Example with maximum concurrency 4

Suppose that you have 2 application processes, and the processes' maximum concurrency is configured to 4. When the application is idle, none of the processes are handling any requests:

Process A [    ]
Process B [    ]

When a new request comes in (which we call α, Passenger will decide to route the request to process A.

Process A [α   ]
Process B [    ]

Suppose that, while α is still in progress, 1 more request comes in (which we call β). That request will be load balanced to process B because it is the least busy one:

Process A [α   ]
Process B [β   ]

Suppose that another request comes in (which we call ɣ). That will be load balanced to process A again, not to B:

Process A [αɣ  ]
Process B [β   ]

Customized balancing through additional request queues

By default, all requests for an application are balanced in a fair way. You may want to adjust this behavior; for example if your app consists of pages for visitors as well as some kind of web service, you probably want to make sure the visitor requests don't get stuck behind web service requests when under heavy load.

This can be solved by configuring two application groups for your app: one for the web service URL and one for the visitor pages, each with their own request queue. The requests for the visitor pages will keep being handled even if there is an overload of requests for the web service. See the app group name option (Apache and Nginx only, not available on Standalone).

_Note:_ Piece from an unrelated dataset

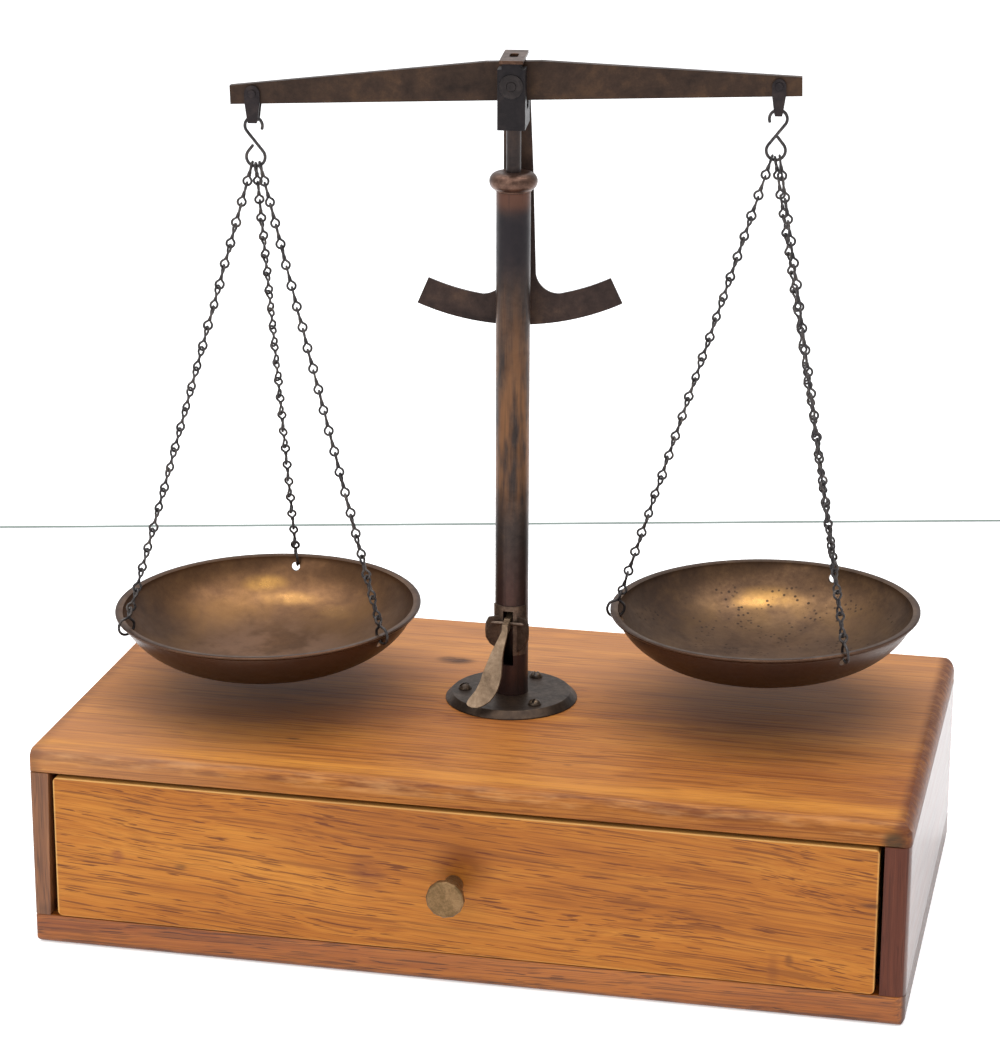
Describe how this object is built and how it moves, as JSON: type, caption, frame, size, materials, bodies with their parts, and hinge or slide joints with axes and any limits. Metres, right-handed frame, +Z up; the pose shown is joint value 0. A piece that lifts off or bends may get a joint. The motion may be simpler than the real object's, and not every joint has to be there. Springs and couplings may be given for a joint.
{
  "type": "jewelers scale",
  "caption": "Beam balance for small goods: two brass pans on chains from a tilting beam, a column with a lifting lever, and a wooden drawer base.",
  "frame": {"origin": "Centre of the base's underside, on the surface that the scale stands on.", "axes": "X along the base's front to the viewer's right, +Y from the drawer front to the back, +Z up."},
  "size_m": [0.285, 0.169, 0.285],
  "materials": {
    "oak_case": "old varnished oak, orange brown, worn edges",
    "dark_wood": "dark brown stained wood, dull",
    "oak_drawer": "varnished quarter-sawn oak, golden orange",
    "drawer_inner": "plain unvarnished wood",
    "knob_brass": "dull olive brass",
    "screw_brass": "dull turned brass",
    "flange_metal": "dark patinated brass, rubbed edge",
    "dark_screws": "darkened steel",
    "column_brass": "dark brown patinated brass tube with golden wear",
    "collar_copper": "copper brown patina",
    "bracket_brass": "dark patinated brass",
    "lever_brass": "pale dull brass sheet",
    "steel_bearing": "dark hardened steel",
    "beam_brass": "very dark brown patinated brass",
    "chain_wire": "blackened wire",
    "pan_brass": "spun brass, brown patina with golden highlights",
    "pan_brass_spotted": "spun brass, brown patina, pitted with dark spots"
  },
  "bodies": {
    "case": {"top_board": "oak_case", "bottom_board": "oak_case", "side_left": "dark_wood", "side_right": "dark_wood", "back_board": "dark_wood", "flange_plate": "flange_metal", "flange_screws": "dark_screws", "column_tube": "column_brass", "column_collar": "collar_copper", "lever_bracket": "bracket_brass", "lever_pin": "dark_screws"},
    "drawer": {"drawer_front": "oak_drawer", "drawer_side_left": "drawer_inner", "drawer_side_right": "drawer_inner", "drawer_back": "drawer_inner", "drawer_bottom": "drawer_inner", "drawer_knob": "knob_brass", "knob_screw": "screw_brass"},
    "lever": {"lift_lever": "lever_brass"},
    "riser": {"lift_rod": "column_brass", "rod_guide": "screw_brass", "fork_block": "beam_brass", "fork_cap": "collar_copper", "fork_bushes": "steel_bearing"},
    "balance_beam": {"beam": "beam_brass", "pivot_arbor": "steel_bearing", "pointer": "beam_brass", "end_pins": "steel_bearing"},
    "link_left": {"stirrup_left": "beam_brass"},
    "link_right": {"stirrup_right": "beam_brass"},
    "hook_left": {"s_hook_left": "chain_wire"},
    "hook_right": {"s_hook_right": "chain_wire"},
    "hung_pan_left": {"chain_left_side": "chain_wire", "chain_left_rear": "chain_wire", "chain_left_front": "chain_wire", "pan_hooks_left": "chain_wire", "pan_left": "pan_brass"},
    "hung_pan_right": {"chain_right_side": "chain_wire", "chain_right_rear": "chain_wire", "chain_right_front": "chain_wire", "pan_hooks_right": "chain_wire", "pan_right": "pan_brass_spotted"}
  },
  "joints": [
    {"name": "drawer_slide", "type": "slide", "parent": "case", "child": "drawer", "axis": [0, -1, 0], "range_m": [0, 0.118]},
    {"name": "lift_lever", "type": "hinge", "parent": "case", "child": "lever", "pos_m": [-0.0008, -0.0017, 0.0961], "axis": [-1, 0, 0], "range_deg": [0, 60]},
    {"name": "rod_slide", "type": "slide", "parent": "case", "child": "riser", "axis": [0, 0, -1], "range_m": [0, 0.007]},
    {"name": "beam_tilt", "type": "hinge", "parent": "riser", "child": "balance_beam", "pos_m": [-0.0008, 0.0048, 0.2766], "axis": [-0.1305, 0.9914, 0], "range_deg": [-3.4, 7]},
    {"name": "stirrup_swing_left", "type": "hinge", "parent": "balance_beam", "child": "link_left", "pos_m": [-0.08416, -0.00617, 0.27156], "axis": [-0.1305, 0.9914, 0], "range_deg": [-5, 30]},
    {"name": "stirrup_swing_right", "type": "hinge", "parent": "balance_beam", "child": "link_right", "pos_m": [0.08271, 0.01579, 0.27685], "axis": [0.1305, -0.9914, 0], "range_deg": [-5, 30]},
    {"name": "hook_swing_left", "type": "hinge", "parent": "link_left", "child": "hook_left", "pos_m": [-0.08416, -0.00617, 0.26256], "axis": [-0.1305, 0.9914, 0], "range_deg": [-3, 30]},
    {"name": "hook_swing_right", "type": "hinge", "parent": "link_right", "child": "hook_right", "pos_m": [0.08271, 0.01579, 0.26785], "axis": [0.1305, -0.9914, 0], "range_deg": [-3, 30]},
    {"name": "pan_swing_left", "type": "hinge", "parent": "hook_left", "child": "hung_pan_left", "pos_m": [-0.08367, -0.00611, 0.24762], "axis": [0.9914, 0.1305, 0], "range_deg": [-25, 25]},
    {"name": "pan_swing_right", "type": "hinge", "parent": "hook_right", "child": "hung_pan_right", "pos_m": [0.08222, 0.01573, 0.25291], "axis": [0.9914, 0.1305, 0], "range_deg": [-25, 25]}
  ],
  "couplings": [
    {"joint": "lift_lever", "follows": "rod_slide", "rad_per_m": 149.6}
  ]
}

The two application groups will still compete with each other for server resources. You can control how many instances are allowed per application group, for example allowing more instances to serve the visitor pages than the web service URL. See the max instances option.

Request queue overflow

If a request arrives for an application group, and all its processes are busy, and the application pool is full, the request remains in the Passenger request queue. If this keeps happening (e.g. due to a flood of requests) the queue will eventually overflow its limit (see: max request queue size). Overflowing requests will no longer be balanced, but simply dropped (with a HTTP 503 error).